[start Exercise material]

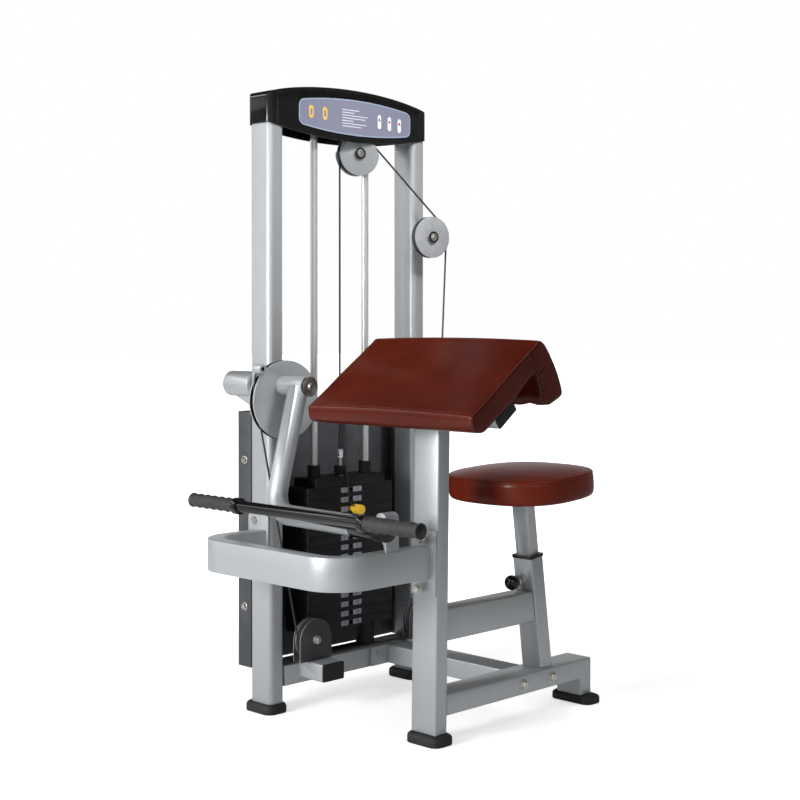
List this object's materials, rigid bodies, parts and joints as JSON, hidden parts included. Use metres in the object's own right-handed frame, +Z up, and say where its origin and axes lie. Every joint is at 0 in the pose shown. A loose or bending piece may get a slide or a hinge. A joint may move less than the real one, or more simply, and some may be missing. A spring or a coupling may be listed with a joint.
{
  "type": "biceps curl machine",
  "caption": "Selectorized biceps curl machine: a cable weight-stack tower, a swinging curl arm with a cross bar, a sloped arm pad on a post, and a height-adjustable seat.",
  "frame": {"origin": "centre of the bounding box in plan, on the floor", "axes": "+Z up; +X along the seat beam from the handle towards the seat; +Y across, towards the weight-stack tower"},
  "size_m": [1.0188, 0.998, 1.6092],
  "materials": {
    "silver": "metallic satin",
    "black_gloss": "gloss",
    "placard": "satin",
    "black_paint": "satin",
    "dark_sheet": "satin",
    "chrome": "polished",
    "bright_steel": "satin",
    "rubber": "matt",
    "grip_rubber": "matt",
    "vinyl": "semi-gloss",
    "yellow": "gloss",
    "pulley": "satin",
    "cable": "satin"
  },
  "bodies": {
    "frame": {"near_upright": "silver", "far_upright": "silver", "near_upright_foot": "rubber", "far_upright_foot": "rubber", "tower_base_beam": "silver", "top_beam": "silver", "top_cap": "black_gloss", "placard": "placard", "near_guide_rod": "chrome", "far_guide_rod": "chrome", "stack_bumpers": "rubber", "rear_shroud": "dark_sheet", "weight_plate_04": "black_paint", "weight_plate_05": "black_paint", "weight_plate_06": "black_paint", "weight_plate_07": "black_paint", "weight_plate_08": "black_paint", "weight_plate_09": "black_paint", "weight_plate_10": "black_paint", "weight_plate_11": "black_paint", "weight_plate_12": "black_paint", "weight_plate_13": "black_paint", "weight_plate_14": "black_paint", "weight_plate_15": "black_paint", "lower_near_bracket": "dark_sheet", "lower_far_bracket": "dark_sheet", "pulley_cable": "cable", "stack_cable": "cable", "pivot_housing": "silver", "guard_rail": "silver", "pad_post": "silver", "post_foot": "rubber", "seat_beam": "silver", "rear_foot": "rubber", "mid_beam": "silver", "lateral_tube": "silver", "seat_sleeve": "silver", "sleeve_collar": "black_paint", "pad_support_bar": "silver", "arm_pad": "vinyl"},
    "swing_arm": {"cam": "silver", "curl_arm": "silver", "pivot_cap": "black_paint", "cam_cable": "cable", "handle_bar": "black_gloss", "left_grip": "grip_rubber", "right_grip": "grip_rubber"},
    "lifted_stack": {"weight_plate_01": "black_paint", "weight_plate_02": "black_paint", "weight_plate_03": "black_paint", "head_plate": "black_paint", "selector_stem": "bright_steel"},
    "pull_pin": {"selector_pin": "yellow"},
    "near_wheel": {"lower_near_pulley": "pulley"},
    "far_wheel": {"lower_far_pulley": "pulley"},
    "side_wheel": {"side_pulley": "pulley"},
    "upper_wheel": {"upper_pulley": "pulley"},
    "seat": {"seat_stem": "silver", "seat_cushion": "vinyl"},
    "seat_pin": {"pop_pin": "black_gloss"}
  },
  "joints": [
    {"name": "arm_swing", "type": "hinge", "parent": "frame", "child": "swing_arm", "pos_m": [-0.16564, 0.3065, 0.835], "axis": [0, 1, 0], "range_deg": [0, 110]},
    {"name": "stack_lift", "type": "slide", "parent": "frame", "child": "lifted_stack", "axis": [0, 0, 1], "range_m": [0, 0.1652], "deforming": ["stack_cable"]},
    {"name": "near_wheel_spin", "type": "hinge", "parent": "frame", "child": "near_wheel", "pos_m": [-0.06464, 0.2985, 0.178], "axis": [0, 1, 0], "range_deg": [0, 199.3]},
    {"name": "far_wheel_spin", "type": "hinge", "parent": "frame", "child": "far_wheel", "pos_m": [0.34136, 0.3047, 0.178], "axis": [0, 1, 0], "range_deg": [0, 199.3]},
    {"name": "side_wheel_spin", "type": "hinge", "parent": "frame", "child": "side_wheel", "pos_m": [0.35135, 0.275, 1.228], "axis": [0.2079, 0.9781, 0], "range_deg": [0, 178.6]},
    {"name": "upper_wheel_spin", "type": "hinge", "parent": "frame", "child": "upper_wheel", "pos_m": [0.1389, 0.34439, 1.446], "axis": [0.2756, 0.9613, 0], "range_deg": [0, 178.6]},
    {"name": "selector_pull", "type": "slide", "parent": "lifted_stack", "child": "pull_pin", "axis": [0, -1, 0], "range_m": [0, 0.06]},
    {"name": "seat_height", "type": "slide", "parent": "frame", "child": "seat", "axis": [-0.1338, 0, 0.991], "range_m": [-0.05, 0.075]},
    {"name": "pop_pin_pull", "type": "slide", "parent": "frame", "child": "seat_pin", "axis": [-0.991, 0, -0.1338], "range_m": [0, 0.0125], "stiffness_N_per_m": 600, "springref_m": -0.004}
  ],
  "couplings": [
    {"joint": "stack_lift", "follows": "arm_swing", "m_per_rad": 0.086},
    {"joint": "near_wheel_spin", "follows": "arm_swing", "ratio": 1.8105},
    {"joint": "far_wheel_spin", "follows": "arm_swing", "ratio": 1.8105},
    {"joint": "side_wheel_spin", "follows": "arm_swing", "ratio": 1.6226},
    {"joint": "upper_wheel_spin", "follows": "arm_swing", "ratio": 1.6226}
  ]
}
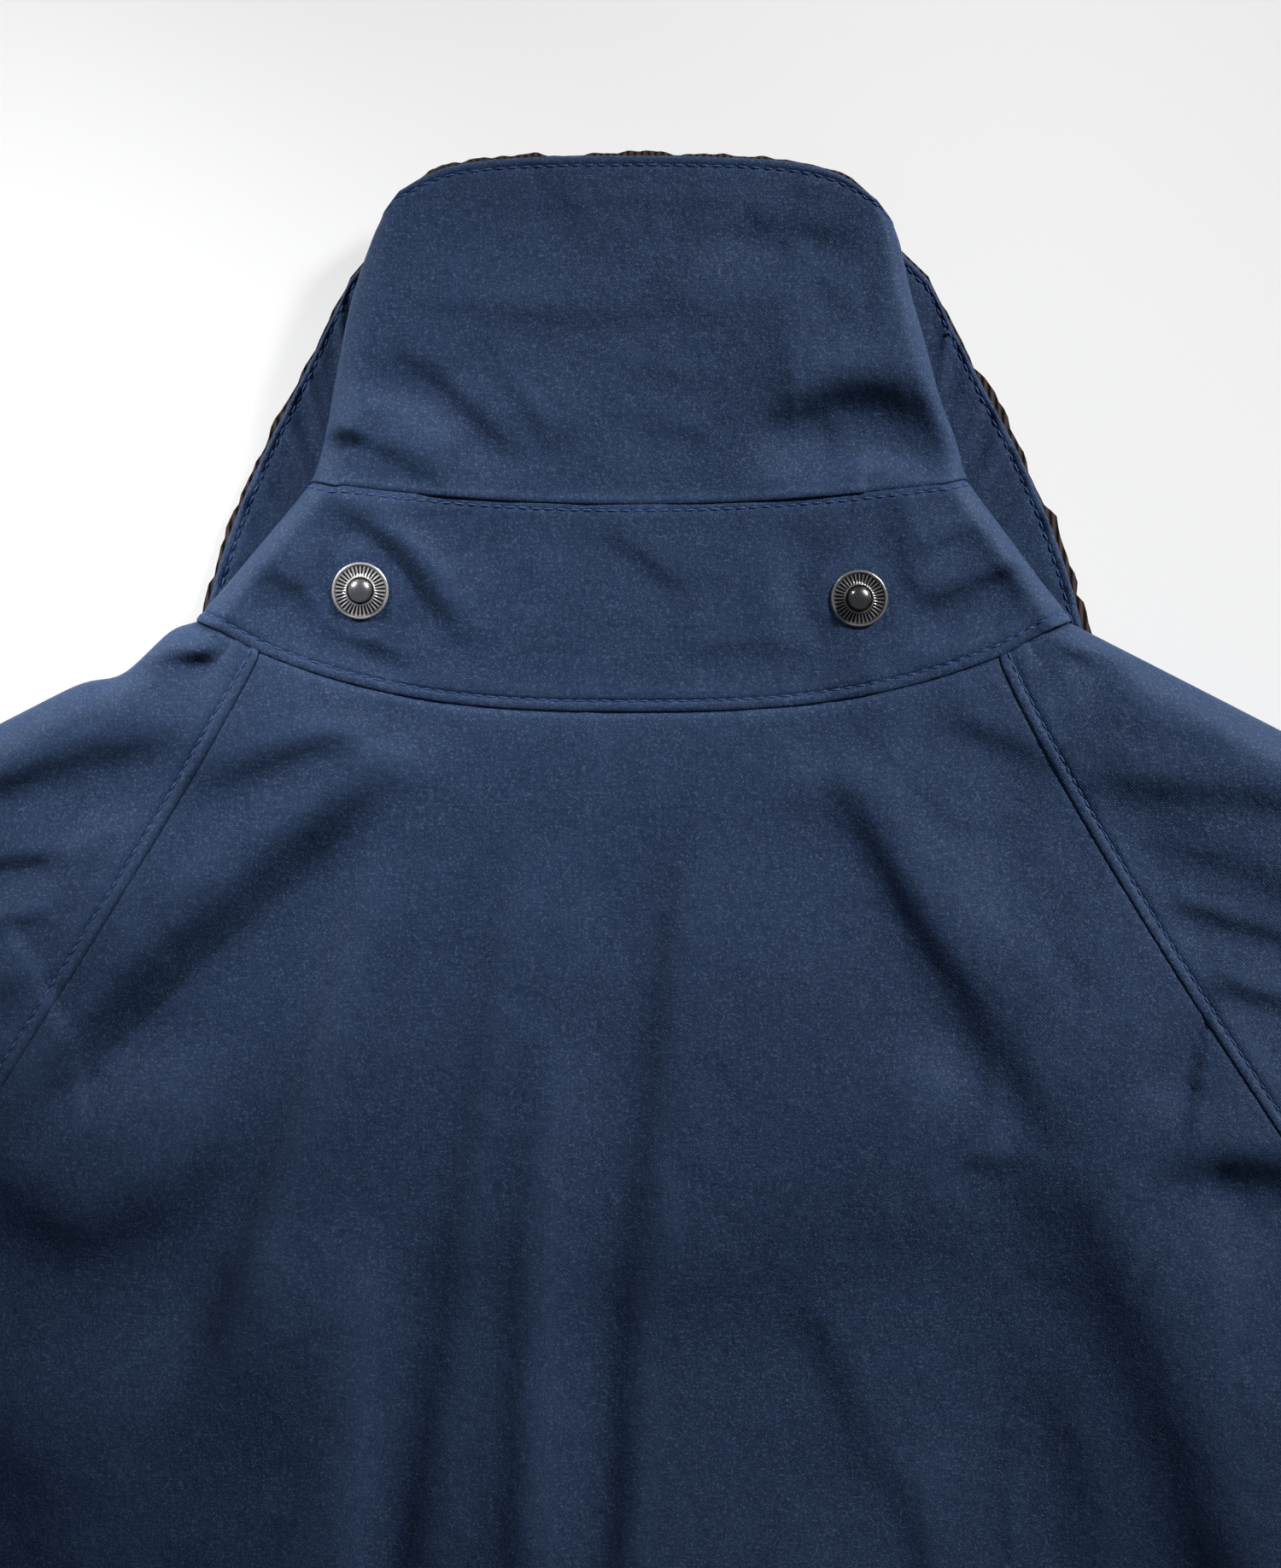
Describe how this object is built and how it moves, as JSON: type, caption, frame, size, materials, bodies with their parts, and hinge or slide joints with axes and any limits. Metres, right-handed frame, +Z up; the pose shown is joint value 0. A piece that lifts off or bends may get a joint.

[end Exercise material]

• [Work to do]
Restate the listing above word for word.

• [In response]
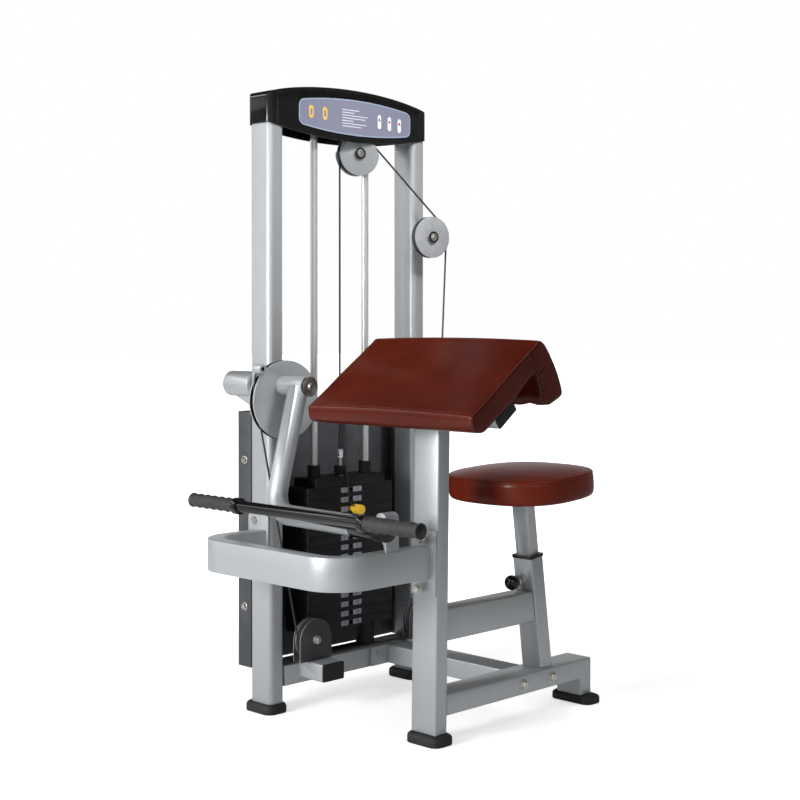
List this object's materials, rigid bodies, parts and joints as JSON, hidden parts included. Use metres in the object's own right-handed frame, +Z up, and say where its origin and axes lie. Every joint is at 0 in the pose shown. A loose or bending piece may get a slide or a hinge. A joint may move less than the real one, or more simply, and some may be missing. A spring or a coupling may be listed with a joint.
{
  "type": "biceps curl machine",
  "caption": "Selectorized biceps curl machine: a cable weight-stack tower, a swinging curl arm with a cross bar, a sloped arm pad on a post, and a height-adjustable seat.",
  "frame": {"origin": "centre of the bounding box in plan, on the floor", "axes": "+Z up; +X along the seat beam from the handle towards the seat; +Y across, towards the weight-stack tower"},
  "size_m": [1.0188, 0.998, 1.6092],
  "materials": {
    "silver": "metallic satin",
    "black_gloss": "gloss",
    "placard": "satin",
    "black_paint": "satin",
    "dark_sheet": "satin",
    "chrome": "polished",
    "bright_steel": "satin",
    "rubber": "matt",
    "grip_rubber": "matt",
    "vinyl": "semi-gloss",
    "yellow": "gloss",
    "pulley": "satin",
    "cable": "satin"
  },
  "bodies": {
    "frame": {"near_upright": "silver", "far_upright": "silver", "near_upright_foot": "rubber", "far_upright_foot": "rubber", "tower_base_beam": "silver", "top_beam": "silver", "top_cap": "black_gloss", "placard": "placard", "near_guide_rod": "chrome", "far_guide_rod": "chrome", "stack_bumpers": "rubber", "rear_shroud": "dark_sheet", "weight_plate_04": "black_paint", "weight_plate_05": "black_paint", "weight_plate_06": "black_paint", "weight_plate_07": "black_paint", "weight_plate_08": "black_paint", "weight_plate_09": "black_paint", "weight_plate_10": "black_paint", "weight_plate_11": "black_paint", "weight_plate_12": "black_paint", "weight_plate_13": "black_paint", "weight_plate_14": "black_paint", "weight_plate_15": "black_paint", "lower_near_bracket": "dark_sheet", "lower_far_bracket": "dark_sheet", "pulley_cable": "cable", "stack_cable": "cable", "pivot_housing": "silver", "guard_rail": "silver", "pad_post": "silver", "post_foot": "rubber", "seat_beam": "silver", "rear_foot": "rubber", "mid_beam": "silver", "lateral_tube": "silver", "seat_sleeve": "silver", "sleeve_collar": "black_paint", "pad_support_bar": "silver", "arm_pad": "vinyl"},
    "swing_arm": {"cam": "silver", "curl_arm": "silver", "pivot_cap": "black_paint", "cam_cable": "cable", "handle_bar": "black_gloss", "left_grip": "grip_rubber", "right_grip": "grip_rubber"},
    "lifted_stack": {"weight_plate_01": "black_paint", "weight_plate_02": "black_paint", "weight_plate_03": "black_paint", "head_plate": "black_paint", "selector_stem": "bright_steel"},
    "pull_pin": {"selector_pin": "yellow"},
    "near_wheel": {"lower_near_pulley": "pulley"},
    "far_wheel": {"lower_far_pulley": "pulley"},
    "side_wheel": {"side_pulley": "pulley"},
    "upper_wheel": {"upper_pulley": "pulley"},
    "seat": {"seat_stem": "silver", "seat_cushion": "vinyl"},
    "seat_pin": {"pop_pin": "black_gloss"}
  },
  "joints": [
    {"name": "arm_swing", "type": "hinge", "parent": "frame", "child": "swing_arm", "pos_m": [-0.16564, 0.3065, 0.835], "axis": [0, 1, 0], "range_deg": [0, 110]},
    {"name": "stack_lift", "type": "slide", "parent": "frame", "child": "lifted_stack", "axis": [0, 0, 1], "range_m": [0, 0.1652], "deforming": ["stack_cable"]},
    {"name": "near_wheel_spin", "type": "hinge", "parent": "frame", "child": "near_wheel", "pos_m": [-0.06464, 0.2985, 0.178], "axis": [0, 1, 0], "range_deg": [0, 199.3]},
    {"name": "far_wheel_spin", "type": "hinge", "parent": "frame", "child": "far_wheel", "pos_m": [0.34136, 0.3047, 0.178], "axis": [0, 1, 0], "range_deg": [0, 199.3]},
    {"name": "side_wheel_spin", "type": "hinge", "parent": "frame", "child": "side_wheel", "pos_m": [0.35135, 0.275, 1.228], "axis": [0.2079, 0.9781, 0], "range_deg": [0, 178.6]},
    {"name": "upper_wheel_spin", "type": "hinge", "parent": "frame", "child": "upper_wheel", "pos_m": [0.1389, 0.34439, 1.446], "axis": [0.2756, 0.9613, 0], "range_deg": [0, 178.6]},
    {"name": "selector_pull", "type": "slide", "parent": "lifted_stack", "child": "pull_pin", "axis": [0, -1, 0], "range_m": [0, 0.06]},
    {"name": "seat_height", "type": "slide", "parent": "frame", "child": "seat", "axis": [-0.1338, 0, 0.991], "range_m": [-0.05, 0.075]},
    {"name": "pop_pin_pull", "type": "slide", "parent": "frame", "child": "seat_pin", "axis": [-0.991, 0, -0.1338], "range_m": [0, 0.0125], "stiffness_N_per_m": 600, "springref_m": -0.004}
  ],
  "couplings": [
    {"joint": "stack_lift", "follows": "arm_swing", "m_per_rad": 0.086},
    {"joint": "near_wheel_spin", "follows": "arm_swing", "ratio": 1.8105},
    {"joint": "far_wheel_spin", "follows": "arm_swing", "ratio": 1.8105},
    {"joint": "side_wheel_spin", "follows": "arm_swing", "ratio": 1.6226},
    {"joint": "upper_wheel_spin", "follows": "arm_swing", "ratio": 1.6226}
  ]
}
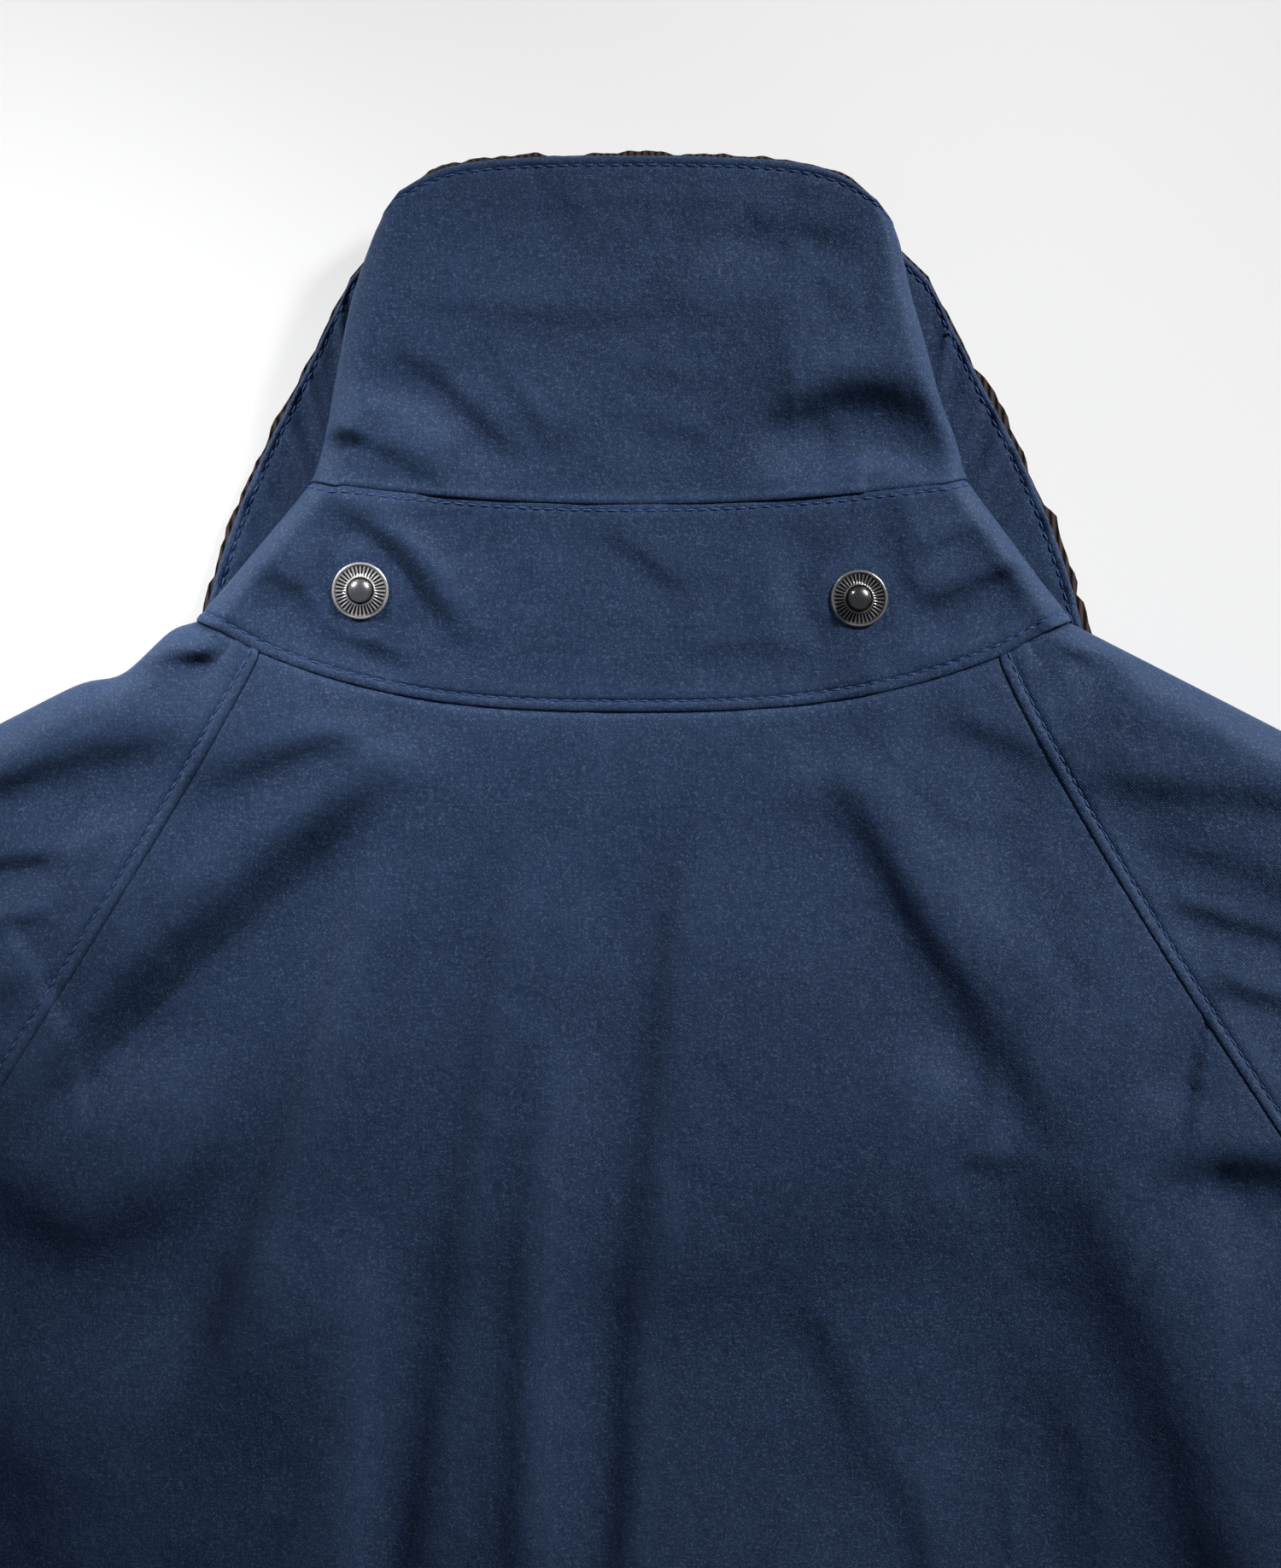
Describe how this object is built and how it moves, as JSON: type, caption, frame, size, materials, bodies with their parts, and hinge or slide joints with axes and any limits. Metres, right-handed frame, +Z up; the pose shown is joint value 0. A piece that lifts off or bends may get a joint.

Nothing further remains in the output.